*Exercise prompt:* Copy the data exactly from the line that contains "return material" through the line that contains "for member in", keeping both end lines and leaving out everything else.

........

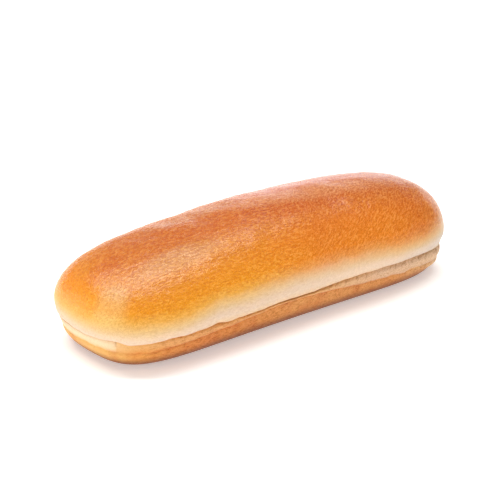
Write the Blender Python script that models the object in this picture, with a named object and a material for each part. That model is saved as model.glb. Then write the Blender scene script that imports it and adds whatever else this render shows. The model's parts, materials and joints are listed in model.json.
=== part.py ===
"""Brioche hot dog bun, uncut, as one closed body.

The bun lies along X on its flat base, with the side that is usually shown
towards -Y. Closed rings of points are stacked from the base to the top. From
below they follow a rounded lower crust, a faint fold, a narrow band, the crease
that parts the lower crust from the dome, and the dome itself. Every ring is the
plan outline of the bun, drawn in by a distance that depends on its height.
"""

import math

import bmesh
import bpy
import numpy as np

MM = 0.001

# Overall size
HALF_LENGTH = 80.0 * MM
HALF_WIDTH = 28.2 * MM
HEIGHT = 39.7 * MM
WIDEST_HEIGHT = 16.2 * MM       # where the sides stand upright

# Plan outline, a superellipse: higher powers are squarer
OUTLINE_POWER_X = 6.1
OUTLINE_POWER_Y = 2.6

# Dome, above the widest height
DOME_POWER_Z = 2.05
DOME_POWER_X = 8.9              # how late the two ends round over
DOME_POWER_Y = 2.1              # how round the cross-section is

# Lower crust, below the widest height
BASE_INSET = 9.8 * MM           # the flat base is this far inside the outline
LOWER_POWER = 1.97
LOWER_SETBACK_SIDE = 1.4 * MM   # how far the crust under the fold stands back
LOWER_SETBACK_END = 0.2 * MM
END_SHARPNESS = 4               # how late along the bun the ends begin

# Crease between the dome and the lower crust
CREASE_HEIGHT = 11.4 * MM
CREASE_WANDER = 0.35 * MM       # it rises and falls this much along the bun
CREASE_WANDER_LENGTH = 93.0 * MM
CREASE_CREST = 33.0 * MM
CREASE_STEP = 0.8 * MM          # and steps up where it rounds the -X end
CREASE_STEP_START = 0.92        # places along the bun, 0 to 1
CREASE_STEP_END = 0.96
CREASE_DEPTH = 1.5 * MM
LIP_INSET = 0.8 * MM            # the dome's lower edge curls in by this much
LIP_INSET_CHANGE = 0.45 * MM    # more towards +X, less towards -X
LIP_CURL = 1.7
LIP_RADIUS = 0.9 * MM
LIP_UNDERSIDE = 0.4             # where the lip's underside turns, as a part of its radius

# Band under the crease, pinched almost shut at one place on each long side
BAND_HEIGHT_FULL = 5.4 * MM
BAND_HEIGHT_PINCH = 1.0 * MM
BAND_PINCH_FRONT = -0.05        # places along the bun, -1 to 1
BAND_PINCH_BACK = 0.30
BAND_PINCH_SPREAD_LOW_X = 0.55
BAND_PINCH_SPREAD_HIGH_X = 0.36
BAND_SETBACK = 1.5 * MM
BAND_BULGE = 0.35 * MM
BAND_LEVELS = (0.22, 0.52, 0.82)  # rings up the band
FOLD_DEPTH = 0.45 * MM
FOLD_HALF_WIDTH = 0.5 * MM

# How the baked bun departs from a true form
TAPER = 0.14                    # the -X end is wider, the +X end narrower
BEND = 2.5 * MM                 # the middle is pushed towards +Y
DOME_ARCH = 0.19                # the dome is lower at both ends
DOME_RISE = 0.055               # and higher towards +X
SWELL_LIFT = 0.15 * MM
SWELL_LIFT_LENGTH = 47.0 * MM
SWELL_LIFT_START = 16.0 * MM
SWELL_SIDE = 0.15 * MM
SWELL_SIDE_LENGTH = 62.0 * MM
SWELL_SIDE_START = 6.0 * MM
DIMPLE_LIFT = 0.12 * MM
DIMPLE_LENGTH = 19.0 * MM

# Resolution
POINTS_ROUND = 136
OUTLINE_SAMPLES = 4000
BASE_RINGS = 2
LOWER_RINGS = 6
WALL_RINGS = 4
DOME_RINGS = 18

CRUST_COLOUR = (0.62, 0.25, 0.075, 1.0)
CRUST_ROUGHNESS = 0.45


def remove_everything():
    """Empty the scene."""
    for item in list(bpy.data.objects):
        bpy.data.objects.remove(item, do_unlink=True)


def signed_power(values, power):
    """Raise to a power and keep the sign."""
    return np.sign(values) * np.abs(values) ** power


def plan_outline():
    """Points of the widest outline, evenly spaced, and their outward directions."""
    angle = np.linspace(0.0, 2.0 * math.pi, OUTLINE_SAMPLES + 1)
    x = HALF_LENGTH * signed_power(np.cos(angle), 2.0 / OUTLINE_POWER_X)
    y = HALF_WIDTH * signed_power(np.sin(angle), 2.0 / OUTLINE_POWER_Y)
    run = np.concatenate(([0.0], np.cumsum(np.hypot(np.diff(x), np.diff(y)))))
    stops = np.linspace(0.0, run[-1], POINTS_ROUND, endpoint=False)
    x = np.interp(stops, run, x)
    y = np.interp(stops, run, y)
    out_x = signed_power(x / HALF_LENGTH, OUTLINE_POWER_X - 1.0) * OUTLINE_POWER_X / HALF_LENGTH
    out_y = signed_power(y / HALF_WIDTH, OUTLINE_POWER_Y - 1.0) * OUTLINE_POWER_Y / HALF_WIDTH
    size = np.hypot(out_x, out_y)
    return np.stack((x, y), axis=1), np.stack((out_x / size, out_y / size), axis=1)


def lower_inset(height):
    """How far the rounded lower body stands inside the outline at a height."""
    depth = np.clip(1.0 - height / WIDEST_HEIGHT, 0.0, 1.0)
    return BASE_INSET * (1.0 - (1.0 - depth ** LOWER_POWER) ** (1.0 / LOWER_POWER))


def side_to_end(side_value, end_value, place):
    """A value that is steady along the two long sides and changes at the ends."""
    return side_value + (end_value - side_value) * place ** END_SHARPNESS


def crease_height(place):
    """Height of the crease at a place along the bun, -1 to 1."""
    turns = (place * HALF_LENGTH - CREASE_CREST) / CREASE_WANDER_LENGTH
    step = (-place - CREASE_STEP_START) / (CREASE_STEP_END - CREASE_STEP_START)
    step = np.clip(step, 0.0, 1.0)
    step = step * step * (3.0 - 2.0 * step)
    return CREASE_HEIGHT + CREASE_WANDER * np.cos(2.0 * math.pi * turns) + CREASE_STEP * step


def band_height(place, side):
    """Height of the band at a place along the bun, -1 to 1, on the -Y or +Y side."""
    pinch = np.where(side < 0.0, BAND_PINCH_FRONT, BAND_PINCH_BACK)
    away = place - pinch
    spread = np.where(away < 0.0, BAND_PINCH_SPREAD_LOW_X, BAND_PINCH_SPREAD_HIGH_X)
    closing = np.exp(-((away / spread) ** 2))
    return BAND_HEIGHT_FULL - (BAND_HEIGHT_FULL - BAND_HEIGHT_PINCH) * closing


class RingStack:
    """The rings of the bun, in order from the base to the top."""

    def __init__(self):
        self.outline, self.outward = plan_outline()
        self.place = self.outline[:, 0] / HALF_LENGTH
        self.crease = crease_height(self.place)
        self.fold = self.crease - band_height(self.place, self.outline[:, 1])
        self.lip_inset = LIP_INSET + LIP_INSET_CHANGE * self.place
        self.lower_setback = side_to_end(LOWER_SETBACK_SIDE, LOWER_SETBACK_END, self.place)
        self.rings = []

    def add(self, height, extra_inset):
        """One ring below the widest height."""
        height = height + np.zeros(POINTS_ROUND)
        inset = lower_inset(height) + extra_inset
        plan = self.outline - self.outward * inset[:, None]
        self.rings.append(np.column_stack((plan, height)))

    def add_base(self):
        """Rings inside the flat base, then its edge."""
        for step in range(BASE_RINGS):
            self.add(0.0, BASE_INSET * (BASE_RINGS - step) / (BASE_RINGS + 1))
        self.add(0.0, 0.0)

    def add_lower_crust(self):
        """From the base's edge up to just under the fold."""
        for step in range(1, LOWER_RINGS):
            part = step / LOWER_RINGS
            self.add(self.fold * part ** 2, self.lower_setback * part ** 2)
        self.add(self.fold - FOLD_HALF_WIDTH, self.lower_setback)

    def add_band(self):
        """The fold and the slightly rounded band over it."""
        band = self.crease - self.fold
        self.add(self.fold, BAND_SETBACK + FOLD_DEPTH)
        for part in BAND_LEVELS:
            bulge = BAND_BULGE * math.sin(math.pi * part)
            self.add(self.fold + band * part, BAND_SETBACK - bulge)

    def add_crease(self):
        """The bottom of the crease and the curled lower edge of the dome."""
        self.add(self.crease, BAND_SETBACK + CREASE_DEPTH)
        turn = LIP_UNDERSIDE * LIP_RADIUS
        self.add(self.crease + turn, self.lip_inset + turn)
        self.add(self.crease + LIP_RADIUS, self.lip_inset)

    def add_wall(self):
        """From the curled edge up to the widest height."""
        start = self.crease + LIP_RADIUS
        for step in range(1, WALL_RINGS + 1):
            part = step / WALL_RINGS
            height = start + (WIDEST_HEIGHT - start) * part
            self.add(height, self.lip_inset * (1.0 - part) ** LIP_CURL)

    def add_dome(self):
        """The dome, closing in towards a line along its top."""
        for step in range(1, DOME_RINGS + 1):
            rise = math.sin(0.5 * math.pi * step / (DOME_RINGS + 1))
            left = 1.0 - rise ** DOME_POWER_Z
            x = self.outline[:, 0] * left ** (1.0 / DOME_POWER_X)
            y = self.outline[:, 1] * left ** (1.0 / DOME_POWER_Y)
            z = np.full(POINTS_ROUND, WIDEST_HEIGHT + (HEIGHT - WIDEST_HEIGHT) * rise)
            self.rings.append(np.column_stack((x, y, z)))

    def stack(self):
        """All rings."""
        self.add_base()
        self.add_lower_crust()
        self.add_band()
        self.add_crease()
        self.add_wall()
        self.add_dome()
        return self.rings


def half_ring(ring):
    """Numbers of the points on a ring's +Y side, from the +X tip to the -X tip."""
    return range(1, len(ring) // 2)


def base_line(ring):
    """Points along the middle of the flat base, one for each pair across the ring."""
    return np.array([(ring[i][0], 0.0, 0.0) for i in half_ring(ring)])


def top_line(ring):
    """Points along the top of the dome, one for each pair across the last ring."""
    points = []
    for i in half_ring(ring):
        left = (abs(ring[i][0]) / HALF_LENGTH) ** DOME_POWER_X
        rise = (1.0 - left) ** (1.0 / DOME_POWER_Z)
        points.append((ring[i][0], 0.0, WIDEST_HEIGHT + (HEIGHT - WIDEST_HEIGHT) * rise))
    return np.array(points)


def settle(points):
    """Taper, bend, arch and swell the true form into the baked one."""
    x, y, z = points[:, 0], points[:, 1], points[:, 2]
    place = x / HALF_LENGTH
    rise = np.clip(z / HEIGHT, 0.0, 1.0)
    turn = 2.0 * math.pi
    side = SWELL_SIDE * np.sin(turn * (x + SWELL_SIDE_START) / SWELL_SIDE_LENGTH)
    lift = SWELL_LIFT * np.sin(turn * (x + SWELL_LIFT_START) / SWELL_LIFT_LENGTH)
    dimple = np.sin(turn * x / DIMPLE_LENGTH) * np.cos(turn * y / DIMPLE_LENGTH)
    new_y = y * (1.0 - TAPER * place) + BEND * (1.0 - place ** 2) + side * rise
    new_z = z * (1.0 + (DOME_RISE * place - DOME_ARCH * place ** 2) * rise)
    new_z = new_z + (lift + DIMPLE_LIFT * dimple) * rise ** 2
    return np.column_stack((x, new_y, new_z))


def add_points(mesh, points):
    """New vertices of the mesh at the settled points."""
    return [mesh.verts.new(point) for point in settle(points)]


def join_rings(mesh, lower, upper):
    """A belt of four-sided faces between two rings."""
    count = len(lower)
    for i in range(count):
        j = (i + 1) % count
        mesh.faces.new((lower[i], lower[j], upper[j], upper[i]))


def close_ring(mesh, ring, line):
    """Fill a ring with faces that meet on the line along its middle."""
    count = len(ring)
    mesh.faces.new((ring[0], ring[1], line[0]))
    mesh.faces.new((ring[0], line[0], ring[-1]))
    for i in range(1, len(line)):
        mesh.faces.new((ring[i], ring[i + 1], line[i], line[i - 1]))
        mesh.faces.new((ring[count - i], line[i - 1], line[i], ring[count - i - 1]))
    middle = count // 2
    mesh.faces.new((ring[middle - 1], ring[middle], line[-1]))
    mesh.faces.new((ring[middle + 1], line[-1], ring[middle]))


def centre_on_footprint(mesh):
    """Put the middle of the bun's box at x = y = 0."""
    for axis in (0, 1):
        places = [vertex.co[axis] for vertex in mesh.verts]
        middle = 0.5 * (min(places) + max(places))
        for vertex in mesh.verts:
            vertex.co[axis] -= middle


def bun_mesh():
    """The closed body as mesh data."""
    rings = RingStack().stack()
    mesh = bmesh.new()
    loops = [add_points(mesh, ring) for ring in rings]
    for lower, upper in zip(loops, loops[1:]):
        join_rings(mesh, lower, upper)
    close_ring(mesh, loops[0], add_points(mesh, base_line(rings[0])))
    close_ring(mesh, loops[-1], add_points(mesh, top_line(rings[-1])))
    centre_on_footprint(mesh)
    bmesh.ops.recalc_face_normals(mesh, faces=mesh.faces)
    data = bpy.data.meshes.new("bun")
    mesh.to_mesh(data)
    mesh.free()
    data.shade_smooth()
    return data


def crust_material():
    """Golden brown crust."""
    material = bpy.data.materials.new("crust")
    material.use_nodes = True
    shader = material.node_tree.nodes["Principled BSDF"]
    shader.inputs["Base Color"].default_value = CRUST_COLOUR
    shader.inputs["Roughness"].default_value = CRUST_ROUGHNESS
    shader.inputs["Metallic"].default_value = 0.0
    return material


def main():
    """Build the bun."""
    remove_everything()
    bun = bpy.data.objects.new("bun", bun_mesh())
    bun.data.materials.append(crust_material())
    bpy.context.scene.collection.objects.link(bun)


main()
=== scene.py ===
"""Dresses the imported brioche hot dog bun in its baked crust, and sets its floor, light and camera."""

import json
import logging
import math
from dataclasses import dataclass
from enum import Enum
from typing import Any

import bpy
import numpy as np
from mathutils import Matrix, Vector

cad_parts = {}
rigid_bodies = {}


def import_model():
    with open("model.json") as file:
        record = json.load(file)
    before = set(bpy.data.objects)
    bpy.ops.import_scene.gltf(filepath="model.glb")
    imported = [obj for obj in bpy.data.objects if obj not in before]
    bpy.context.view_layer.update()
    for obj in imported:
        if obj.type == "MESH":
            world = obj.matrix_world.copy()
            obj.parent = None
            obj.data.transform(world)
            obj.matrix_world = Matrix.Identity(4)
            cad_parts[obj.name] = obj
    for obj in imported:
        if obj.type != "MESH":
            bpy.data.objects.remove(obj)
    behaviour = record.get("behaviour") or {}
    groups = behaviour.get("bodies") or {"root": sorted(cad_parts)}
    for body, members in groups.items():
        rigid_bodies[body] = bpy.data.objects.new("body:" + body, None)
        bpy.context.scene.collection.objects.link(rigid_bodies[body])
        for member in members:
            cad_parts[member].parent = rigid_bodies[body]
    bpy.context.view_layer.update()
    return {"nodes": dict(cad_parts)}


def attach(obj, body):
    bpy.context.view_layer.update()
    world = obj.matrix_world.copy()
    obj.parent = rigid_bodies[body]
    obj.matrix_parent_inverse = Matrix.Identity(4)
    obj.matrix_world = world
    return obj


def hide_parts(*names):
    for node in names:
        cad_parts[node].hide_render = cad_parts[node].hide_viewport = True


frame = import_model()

log = logging.getLogger("bun")

MM = 0.001
SENSOR_WIDTH = 36
# Watts for each square metre of a light's cloth at a brightness of 1.
AREA_LIGHT_POWER = 4
NODE = "bun"

Triple = tuple[float, float, float]
Colour = Triple
Stops = tuple[tuple[float, Colour], ...]

# How far the wrinkles at the right are turned about each axis.
SLANT = (0.0, math.radians(-26), math.radians(28))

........

*Response:*
    return material


def main():
    """Build the bun."""
    remove_everything()
    bun = bpy.data.objects.new("bun", bun_mesh())
    bun.data.materials.append(crust_material())
    bpy.context.scene.collection.objects.link(bun)


main()
=== scene.py ===
"""Dresses the imported brioche hot dog bun in its baked crust, and sets its floor, light and camera."""

import json
import logging
import math
from dataclasses import dataclass
from enum import Enum
from typing import Any

import bpy
import numpy as np
from mathutils import Matrix, Vector

cad_parts = {}
rigid_bodies = {}


def import_model():
    with open("model.json") as file:
        record = json.load(file)
    before = set(bpy.data.objects)
    bpy.ops.import_scene.gltf(filepath="model.glb")
    imported = [obj for obj in bpy.data.objects if obj not in before]
    bpy.context.view_layer.update()
    for obj in imported:
        if obj.type == "MESH":
            world = obj.matrix_world.copy()
            obj.parent = None
            obj.data.transform(world)
            obj.matrix_world = Matrix.Identity(4)
            cad_parts[obj.name] = obj
    for obj in imported:
        if obj.type != "MESH":
            bpy.data.objects.remove(obj)
    behaviour = record.get("behaviour") or {}
    groups = behaviour.get("bodies") or {"root": sorted(cad_parts)}
    for body, members in groups.items():
        rigid_bodies[body] = bpy.data.objects.new("body:" + body, None)
        bpy.context.scene.collection.objects.link(rigid_bodies[body])
        for member in members:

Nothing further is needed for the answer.